At my mid-sized US tech company we are adopting more and more of the Tableau ecosystem. Not just the notebooks or server, but there is a cloud service and I was surprised to learn some form of orchestration and data pipeline management system that everyone is learning as well.
Let me just openly say I dislike Tableau for reasons I’ll list at the bottom but I have an emotional reaction too and I’m writing this post to ask if I’m missing some great virtue of the Tableau way of providing data artifacts to data consumers.

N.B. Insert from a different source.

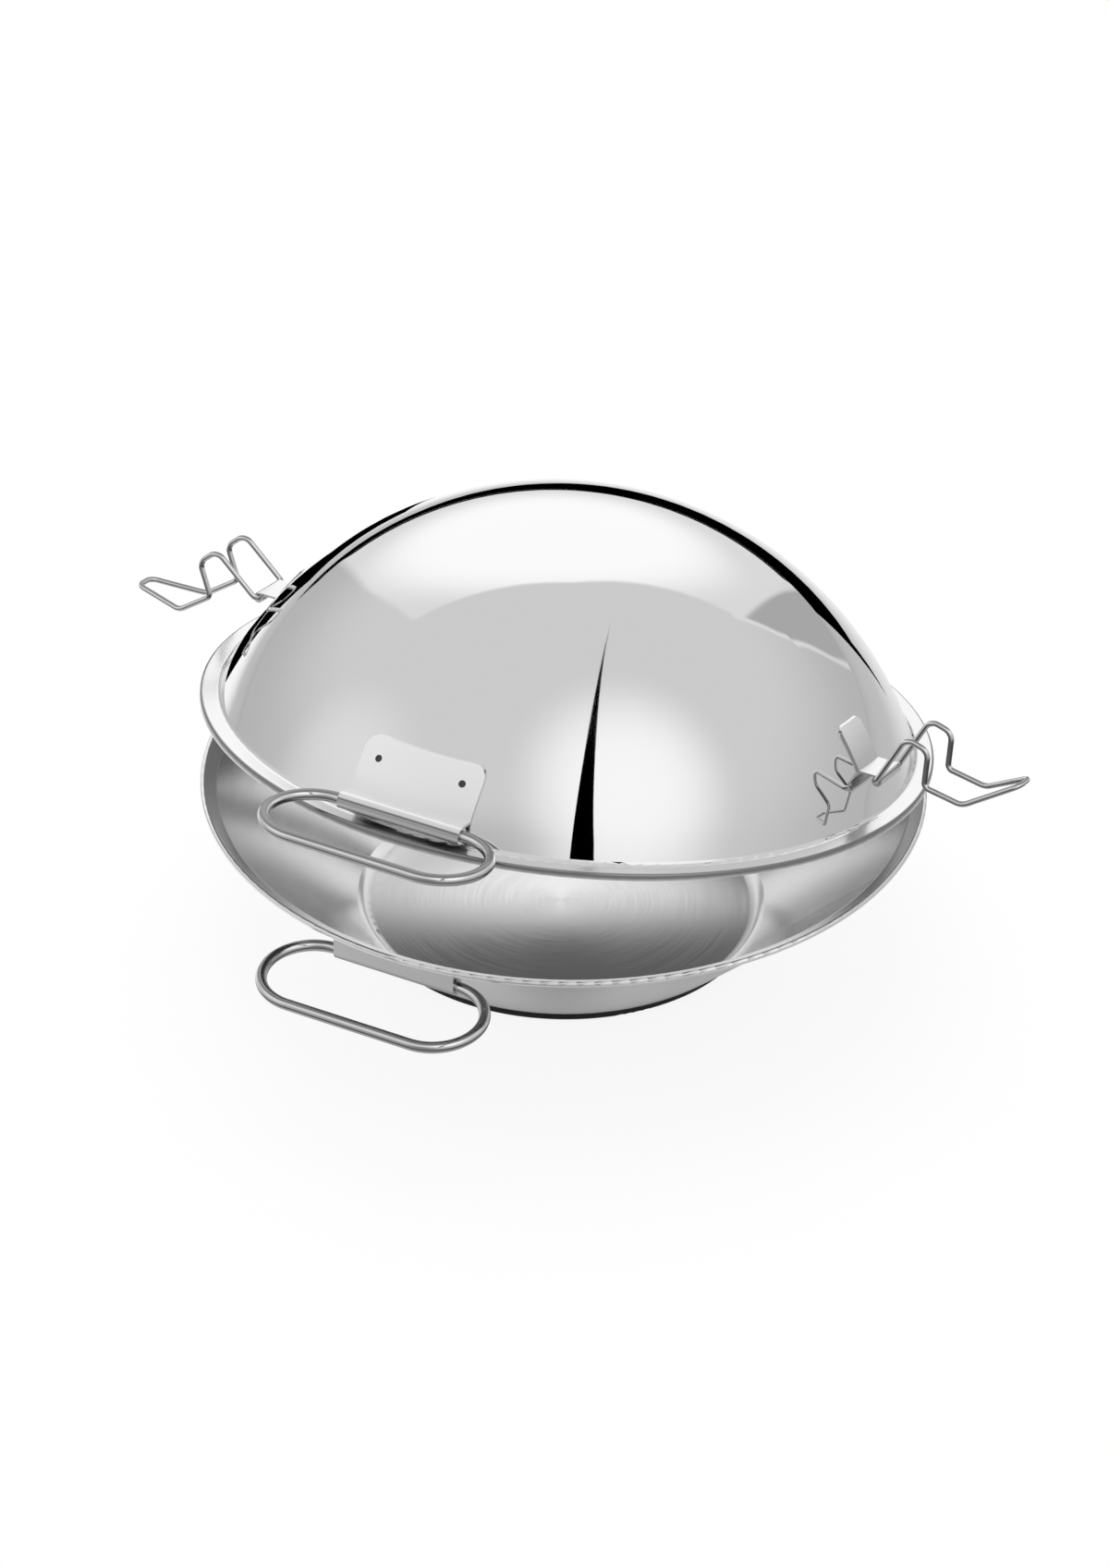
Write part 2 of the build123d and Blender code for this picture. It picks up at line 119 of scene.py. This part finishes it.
# Soft shades beside the base, in reflections: middle and reach.
TABLE_SHADES = [((0.056, -0.108, 0.0), 0.045), ((0.130, -0.055, 0.0), 0.055)]
TABLE_SHADE_SHARE = 0.55    # how much of its white is left in their middles
CAMERA_SHARE = 0.88         # how much of the table's white is its own, to the camera
GLOSSY_SHARE = 0.32         # and in reflections
SURROUND_SIZE = 12.0
FLOOR_DROP = 0.0006         # surround just under the table top
LIFT = 0.0008               # cards that lie on the table
TABLE_GAP = [(0.115, 0.40), (0.08, 0.68), (-0.30, 0.74), (-0.85, 1.02), (-1.60, 1.05),
             (-2.40, 1.80), (-1.20, 2.75), (0.10, 3.00)]
STRIP = [(-0.25, 0.12), (-0.36, 0.32), (-0.21, 0.28), (-0.45, 0.52), (-0.83, 0.62),
         (-0.41, 0.13)]
WEDGE_HEIGHT = 1.5          # a dark tapering slit in the ceiling
WEDGE_TIP = Vector((0.08, 0.57))
WEDGE_BEND = Vector((0.42, -0.42))
WEDGE_END = Vector((1.335, -1.75))
WEDGE_WIDTH = 0.33
WEDGE_STEPS = 16

# ------------------------------------------------------------ the light inside the bowl
INNER_HEIGHT = 0.0715       # of the card that the bowl's inside reflects
INNER_RADIUS = 0.138
INNER_DIM = 0.10
INNER_BRIGHT = 1.0
INNER_ACROSS = (-0.518, 0.855, 0.0)     # the light comes up from this side
INNER_RISE = (0.056, 0.108)             # and grows between these places across the card
INNER_MIDDLE = (-0.045, 0.100, 0.0)
INNER_REACH = (0.025, 0.150)            # it dims between these distances from there
INNER_LEFT = 0.35                       # to this share of its strength

# ------------------------------------------------------------ light
WORLD_LIGHT = 0.75          # on surfaces; to the camera and in mirrors it is 1
LAMP_PLACE = Vector((-0.5, 0.6, 2.0))
LAMP_SIZE = 1.6
LAMP_POWER = 18.0           # watts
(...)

The business people and PMs who consume these tableau products seem to be happy with it.
Things I hate about Tableau:
- GUI driven
- Source code for transformations and calculated fields is inaccessible (locked up in GUI)
- Highly customized DSL which requires expertise in a specific vendor’s ecosystem.

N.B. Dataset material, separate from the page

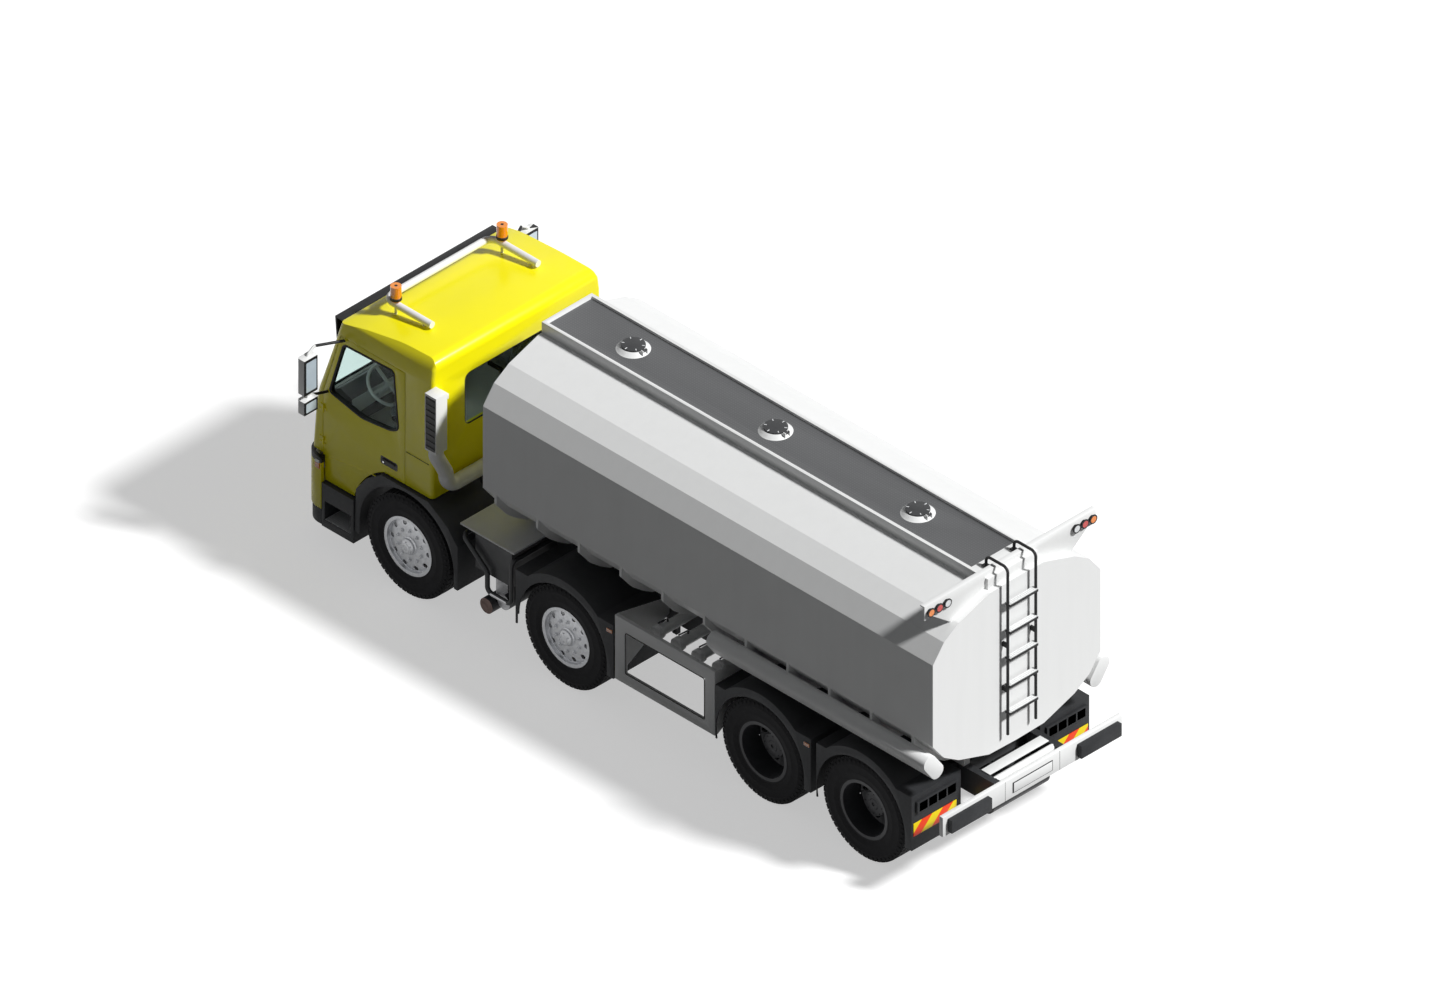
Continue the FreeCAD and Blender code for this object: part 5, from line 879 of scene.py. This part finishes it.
def add_windows():
    """Black rubber seals round the door windows, the rear window and the windscreen."""
    for side, out in SIDES.items():
        seal = tube(f"door_seal_{side}", on_side(looped(DOOR_WINDOW), -0.004), 0.013, 0.045)
        dress(for_side(seal, out, "door_seal_right_piece"), "seal_rubber", f"door_{side}")
    back = facing_x(2.6905, (0.722, -0.722), (1.893, 2.531))
    dress(plate("rear_seal", back, (-0.0105, 0, 0), 0.002, 0.075, 0.026), "seal_rubber", "cab")
    screen = [(x, y, z) for y, x, z in WINDSCREEN] + [(x, -y, z) for y, x, z in reversed(WINDSCREEN)]
    dress(tube("screen_seal", looped(screen), 0.015, 0.050), "seal_rubber", "cab")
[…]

- Again, a lot of clicking around the GUI all day.
Put it this way: Using Tableau means putting aside skills in software development and data engineering to become a “Tableau Engineer”.
I believe the buy-ins are:
- You don’t need to be a developer to use it (it’s better if you are not)

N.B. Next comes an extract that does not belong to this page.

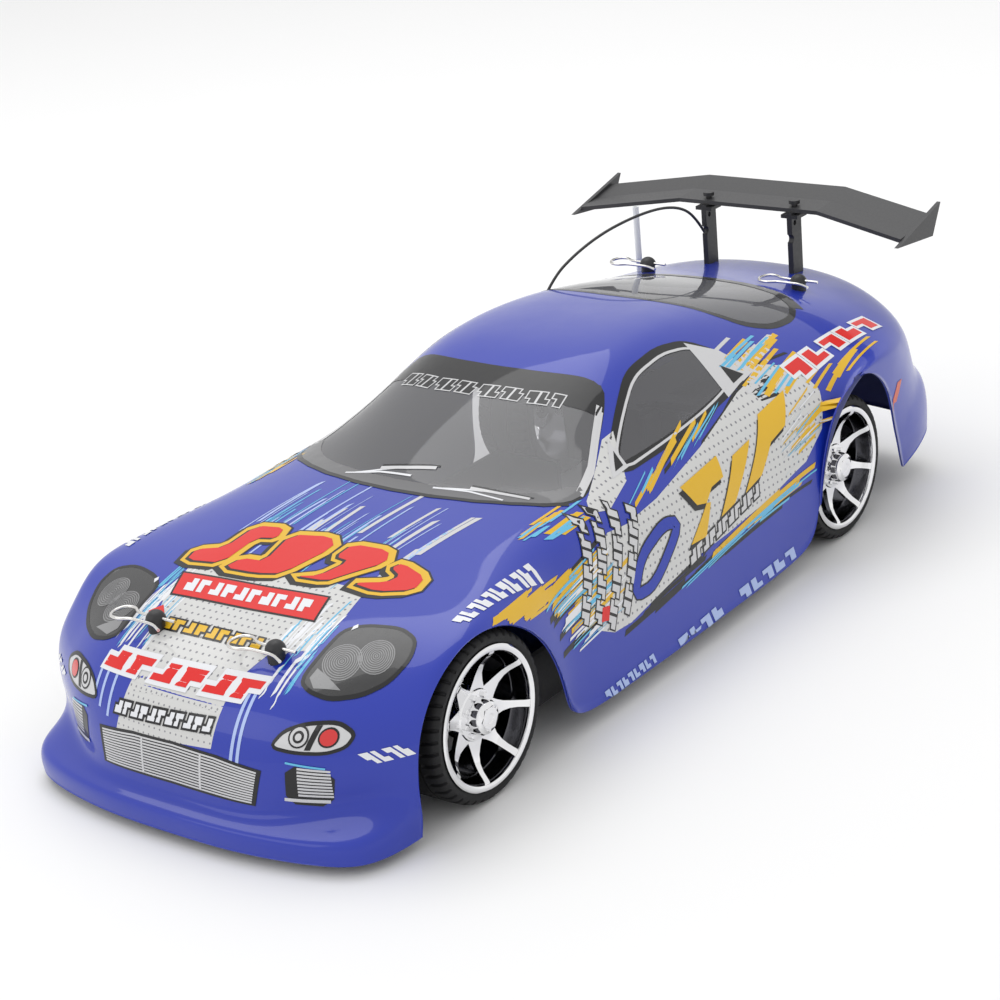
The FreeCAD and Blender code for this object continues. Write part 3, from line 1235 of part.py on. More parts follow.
# ---------------------------------------------------------------- body clips
# Spring wire seen from above, round a post at the origin: one leg goes through the
# post, the loop is on the car's right, and the other leg passes in front of the post.
CLIP_ROUTE = [
    (0, 9.5), (0, -5), (-0.6, -9.4), (-3.2, -12.8), (-2.4, -17), (2.2, -18.6),
    (6.6, -16.4), (7.2, -12), (5, -8.2), (4.9, -2.5), (5, 3.5), (8, 9),
]
for end in ("front", "rear"):
    for side, sign in (("left", 1), ("right", -1)):
        x = getattr(places, end + "_post_x")
        y = sign * getattr(places, end + "_post_y")
        z = getattr(places, end + "_deck_z") + size("clip_height")
        route, clip_radii = rounded_path([(x + a, y + b, z) for a, b in CLIP_ROUTE])
        label = "%s_%s_body_clip" % (end, side)
        node(feature(label + "_wire", round_tube(route, size("clip_wire"))), label)

# ---------------------------------------------------------------- checks and files
document.recompute()
faults = []
for obj in document.Objects:
    if "Invalid" in obj.State or "Error" in obj.State:
        faults.append("%s is in state %s" % (obj.Name, obj.State))
for obj, label in node_names:
    if obj.Shape.isNull() or not obj.Shape.isValid() or not obj.Shape.Solids:
        faults.append("%s has no valid solid" % label)
if faults:
    raise SystemExit("\n".join(faults))
os.makedirs("parts", exist_ok=True)
for obj, label in node_names:
    obj.Shape.exportStep(os.path.join("parts", label + ".step"))
    box_of = obj.Shape.BoundBox
    print("%-24s %6d solids %10.1f mm3  x %7.1f %7.1f  y %7.1f %7.1f  z %7.1f %7.1f" % (
        label, len(obj.Shape.Solids), obj.Shape.Volume, box_of.XMin, box_of.XMax,
        box_of.YMin, box_of.YMax, box_of.ZMin, box_of.ZMax))
print("%d sub-parts written" % len(node_names))
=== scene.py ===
# %% [markdown]
# # A tenth-scale remote control car
# A glossy printed body shell clips over a black tub chassis. The shell is vacuum formed
# from one clear sheet and painted on its inside, so the colour sits under a deep gloss.
# Chrome wheels, black tyres, a bent black wing on two struts and four wire clips finish
# it. The exact solids are loaded first; the scene then adds what the eye needs.

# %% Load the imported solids
import bpy
import math
import random
import numpy as np
from mathutils import Matrix, Vector
from mathutils.bvhtree import BVHTree
from mathutils.geometry import delaunay_2d_cdt


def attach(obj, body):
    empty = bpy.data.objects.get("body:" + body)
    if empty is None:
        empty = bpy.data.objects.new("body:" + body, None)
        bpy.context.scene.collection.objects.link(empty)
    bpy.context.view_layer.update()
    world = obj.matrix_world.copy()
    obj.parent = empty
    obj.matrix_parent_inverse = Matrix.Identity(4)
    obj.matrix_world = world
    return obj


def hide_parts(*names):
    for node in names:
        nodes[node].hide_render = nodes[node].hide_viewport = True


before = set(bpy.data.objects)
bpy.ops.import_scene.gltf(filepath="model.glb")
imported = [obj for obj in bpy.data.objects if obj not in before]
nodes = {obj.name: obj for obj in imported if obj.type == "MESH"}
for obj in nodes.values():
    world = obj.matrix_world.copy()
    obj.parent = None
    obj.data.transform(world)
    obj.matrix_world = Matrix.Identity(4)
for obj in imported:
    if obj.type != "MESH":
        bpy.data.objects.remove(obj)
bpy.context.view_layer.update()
MM = 0.001

# %% [markdown]
# ## Where the car is seen from
# The view is a short telephoto lens from the front left, above head height for a model on
# a table, and the camera is tipped slightly over to its side.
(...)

- It’s a paid, commercial product, and many companies see that as additional value
I don’t agree with neither of those, but it’s not easy to convince C_O to change their decisions…
Sympathize with @merlin’s sentiments and will add the following to @gvdr’s list
- Provide a robust platform to distribute and regulate access/security to reports according to user role in the enterprise.
For an analytics manager, that point is crucial. Products like Tableau, SAP, and PowerBI provide all three of the above. To some extent, Tableau and PowerBI allow integration of other languages, such as R, as ‘plugins.’ A data scientist at my organization is using an R package to provide run-charts to a user in PowerBI. It may be worth exploring what it would take to have Julia integrated via ‘plugin.’
How easy is the access policy regulation in something like Tableau?
Something like that can be achieved in Julia (e.g. with genie) but would require some “low-level” messing with user authentication, role management, … But, also, I don’t see how that can be done without that kind of low-level decisions. Do the peeps at Tableu or PowerBI have found a clever solution?
I have had the same questions from observations around Tableau adoption at my workplace, so keen to read how others navigate this cultural divide between encouraging use of open tools like Julia with a higher barrier to entry, compared to “locked in” data analysis tools.
Tableau is a good example of the long trend of the “democratization” of specialist skills. I’m sure FORTRAN programmers complained about Excel just as illustrators complained about PowerPoint. We specialists are not going to stop this trend. The trick is to identify where Julia is useful and Tableau is not. Tableau is very strong at sharing/communicating results interactively. It is not strong at analysis, modeling, etc. Those are things that Julia is very good at. If you accept that, you don’t have to read the rest of the post; it is just boring background.
I recently (well, in 2020) retired after 30 years in a science-y corner of a big industrial company. Tableau was used widely for sharing analyses and monitoring operational results, but we couched it as a communication tool more than an analysis tool. I think we landed on a scheme where most technical specialists still used their discipline’s “traditional” computing tools for really understanding their data and then, if that work had a broad audience, it might be cast into some Tableau form. Simply put, we tried to resist the one-size-fits-all mentality and tried to use the best tool for the job. If your work requires analysis capabilities that Julia has and Tableau doesn’t (likely), then you have a good argument for Julia. To be honest, I wouldn’t try to argue that Julia is better at sharing/communicating.
Thing is, there is a lot of technical effort spent developing these tableau/managed extacts that combine many tables and generate 100+ columns, plus dozens or hundreds of calculated field definitions.
Its a lot of technical mind power to create these dashboards, and its onerous to examine the lineage and definitions for all the components. Then our team has to maintain all these dashboards and change management is impossible.
I’m really confused why analytics managers are proponents.
Limited data maturity in the company. Most of those columns should be just available through a data catalogue and an internal API, with transparent coding. And plotted in Tableau if that’s their thing.
Helping a company develop data maturity Is possible, but not easy, because technology is only one component (and the easiest to change). The hard part organisational and cultural (and that’s hard to change).
I think this is fair.
I’ll add the data engineers are appalled by the burying of business logic in a dashboard and are pushing users to consume only DE team datasets to use tableau as a presentation layer only, and not as part of ETL pipelines. They seem to be losing that battle tho.